Перелистывая хорошо знакомые сочинения Андерсена, я наткнулся на давно забытую сказку, которая показалась мне как нельзя более подходящей для моего замысла. Это была чудесная сказка «Ледяная дева», Я взял эту тему и развил ее следующим образом. Фея отмечает своим таинственным поцелуем ребенка в день рождения и разлучает его с матерью. Двадцать лет спустя, в ту минуту, когда молодой человек достигает величайшего счастья, фея вновь дарит ему роковой поцелуй и похищает у Земли, чтобы вечно обладать им в мире высшего блаженства. Я собирался почтить творчество Чайковского, и сюжет этот показался мне тем более подходящим, что я видел в нем некую аллегорию: муза точно так же отметила великого композитора своим роковым поцелуем, таинственная печать которого ощутима во всех его творениях. В том, что касалось постановки, я дал полную свободу художнику и балетмейстеру, но все же моим тайным желанием было поставить мое произведение в духе классического балета по примеру Аполлона. Я представлял себе, что танцы фантастических персонажей будут исполнены в белых пачках, в сельских же сценах, которые развертываются среди швейцарского пейзажа, действующие лица, одетые в костюмы туристов, будут смешиваться с толпою приветливых традиционно-театральных поселян.
Все лето я не двигался с места, если не считать одного концерта в Шевенингене[32]. У меня было очень мало времени на выполнение этой довольно кропотливой работы, так как сроки спектаклей г-жи Рубинштейн были не за горами.
Я терпеть не могу, когда меня торопят, и каждый раз боюсь, что в последнюю минуту могут явиться какие-либо непредвиденные помехи. Поэтому я пользовался каждым часом, который у меня был, чтобы подвинуть мое сочинение возможно дальше и ничего не откладывать. Я считал, что утомление в начале работы не так страшно, как гонка в конце.

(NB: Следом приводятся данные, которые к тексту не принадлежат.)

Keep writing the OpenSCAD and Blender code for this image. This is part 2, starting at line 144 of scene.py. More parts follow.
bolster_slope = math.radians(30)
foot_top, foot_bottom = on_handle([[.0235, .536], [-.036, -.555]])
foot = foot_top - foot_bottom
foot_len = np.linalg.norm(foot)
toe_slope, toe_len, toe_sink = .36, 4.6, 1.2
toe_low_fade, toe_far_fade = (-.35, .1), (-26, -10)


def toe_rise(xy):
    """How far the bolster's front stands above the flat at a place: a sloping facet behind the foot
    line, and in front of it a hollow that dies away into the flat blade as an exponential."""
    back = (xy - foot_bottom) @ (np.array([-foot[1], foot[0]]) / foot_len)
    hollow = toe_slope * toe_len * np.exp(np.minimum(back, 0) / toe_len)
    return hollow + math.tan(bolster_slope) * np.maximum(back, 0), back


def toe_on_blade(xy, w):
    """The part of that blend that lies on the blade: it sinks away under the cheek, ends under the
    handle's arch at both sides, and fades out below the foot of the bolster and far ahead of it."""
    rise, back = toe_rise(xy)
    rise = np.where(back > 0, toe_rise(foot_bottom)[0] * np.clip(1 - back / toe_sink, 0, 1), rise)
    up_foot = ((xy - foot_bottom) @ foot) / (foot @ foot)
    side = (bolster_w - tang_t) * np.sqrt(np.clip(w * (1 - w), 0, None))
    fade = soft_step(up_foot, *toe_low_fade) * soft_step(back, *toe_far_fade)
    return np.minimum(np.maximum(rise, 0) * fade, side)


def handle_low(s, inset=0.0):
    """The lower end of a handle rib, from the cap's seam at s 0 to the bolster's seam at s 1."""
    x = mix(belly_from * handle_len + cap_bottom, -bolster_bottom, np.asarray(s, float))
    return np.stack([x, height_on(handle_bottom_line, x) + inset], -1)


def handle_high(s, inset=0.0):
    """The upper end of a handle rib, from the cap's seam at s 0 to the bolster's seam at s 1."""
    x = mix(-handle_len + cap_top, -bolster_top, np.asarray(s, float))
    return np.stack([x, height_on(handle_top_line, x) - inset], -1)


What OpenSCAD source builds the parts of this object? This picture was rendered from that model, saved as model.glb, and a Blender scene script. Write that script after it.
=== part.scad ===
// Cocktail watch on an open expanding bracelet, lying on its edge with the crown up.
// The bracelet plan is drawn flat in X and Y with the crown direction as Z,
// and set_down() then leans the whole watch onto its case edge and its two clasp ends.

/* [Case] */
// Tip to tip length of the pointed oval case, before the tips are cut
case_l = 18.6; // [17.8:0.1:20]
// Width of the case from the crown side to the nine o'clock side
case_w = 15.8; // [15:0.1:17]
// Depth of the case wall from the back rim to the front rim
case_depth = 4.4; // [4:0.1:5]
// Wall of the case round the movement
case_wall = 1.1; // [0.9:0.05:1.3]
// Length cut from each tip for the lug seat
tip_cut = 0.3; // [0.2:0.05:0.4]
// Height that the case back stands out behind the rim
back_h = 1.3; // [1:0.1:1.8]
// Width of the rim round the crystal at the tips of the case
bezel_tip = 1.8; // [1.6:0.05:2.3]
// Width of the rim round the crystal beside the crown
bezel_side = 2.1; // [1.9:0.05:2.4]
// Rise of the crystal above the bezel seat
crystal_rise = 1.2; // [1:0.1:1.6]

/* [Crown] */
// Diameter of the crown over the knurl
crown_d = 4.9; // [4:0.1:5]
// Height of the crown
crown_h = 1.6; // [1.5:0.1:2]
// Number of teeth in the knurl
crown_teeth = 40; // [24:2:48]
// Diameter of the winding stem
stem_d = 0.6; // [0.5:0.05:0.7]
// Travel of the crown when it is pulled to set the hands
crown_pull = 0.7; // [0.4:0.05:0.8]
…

Насколько я боялся растрачивать свое время по мелочам, можно судить по следующему маленькому эпизоду. Когда я ехал в Париж, чтобы вернуться оттуда в Ниццу, я заметил, проснувшись утром в поезде, что мы находимся вовсе не в предместье Парижа, а где-то среди совершенно незнакомого мне пейзажа. Мне сказали, что ввиду большого количества добавочных поездов для возвращающихся с каникул наш поезд был направлен на Невер и придет в Париж с четырехчасовым опозданием. Не было ни одной станции, где можно бы было поесть, негде даже было достать кусок хлеба, но я, тем не менее, обрадовался неожиданному приключению и все эти четыре часа работал в своем купе.

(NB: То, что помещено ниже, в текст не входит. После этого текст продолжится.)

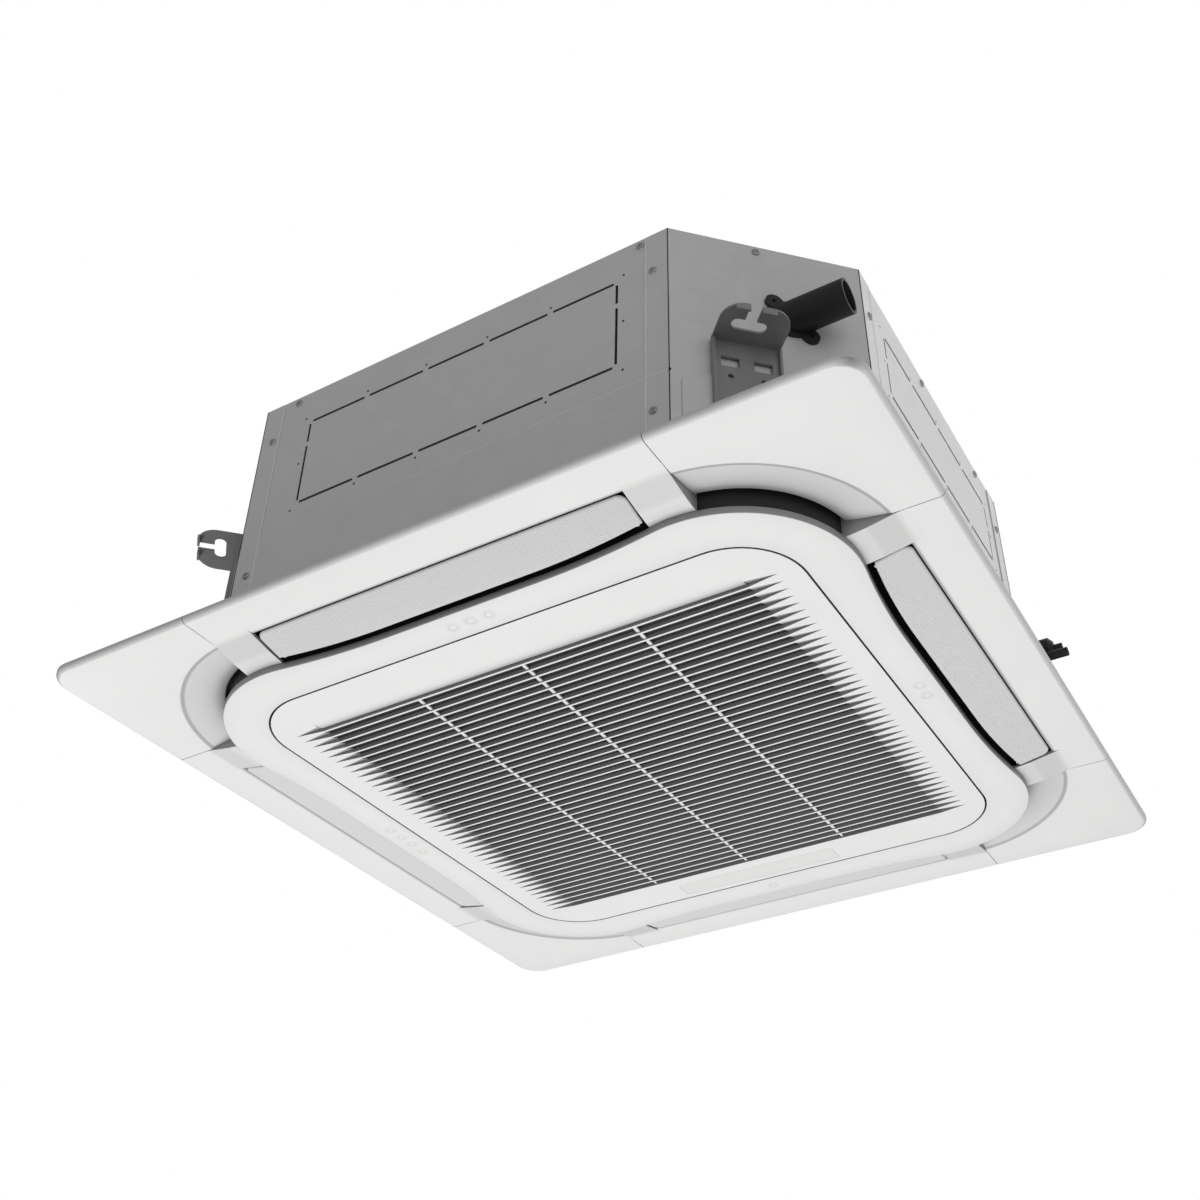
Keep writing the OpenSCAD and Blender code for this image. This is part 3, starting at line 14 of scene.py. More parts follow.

Настоятельная необходимость закончить музыку балета и инструментовку в короткий срок помешала мне следить за работой Брониславы Нижинской, которая ставила танцы по мере того, как я посылал ей законченные части из Эшарвина и Ниццы. Поэтому я смог ознакомиться с ее хореографией лишь незадолго до первого спектакля, когда главные сцены были уже поставлены. Некоторые моменты были удачны и достойны таланта Нижинской. Но зато оказалось немало других, с которыми я не мог согласиться и постарался бы изменить их, если бы присутствовал с самого начала на репетициях. Но было уже поздно вмешиваться в ее работу, и волей-неволей пришлось все оставить, как есть. Нет ничего удивительного, что при таких обстоятельствах хореография Поцелуя феи не слишком-то меня восхитила.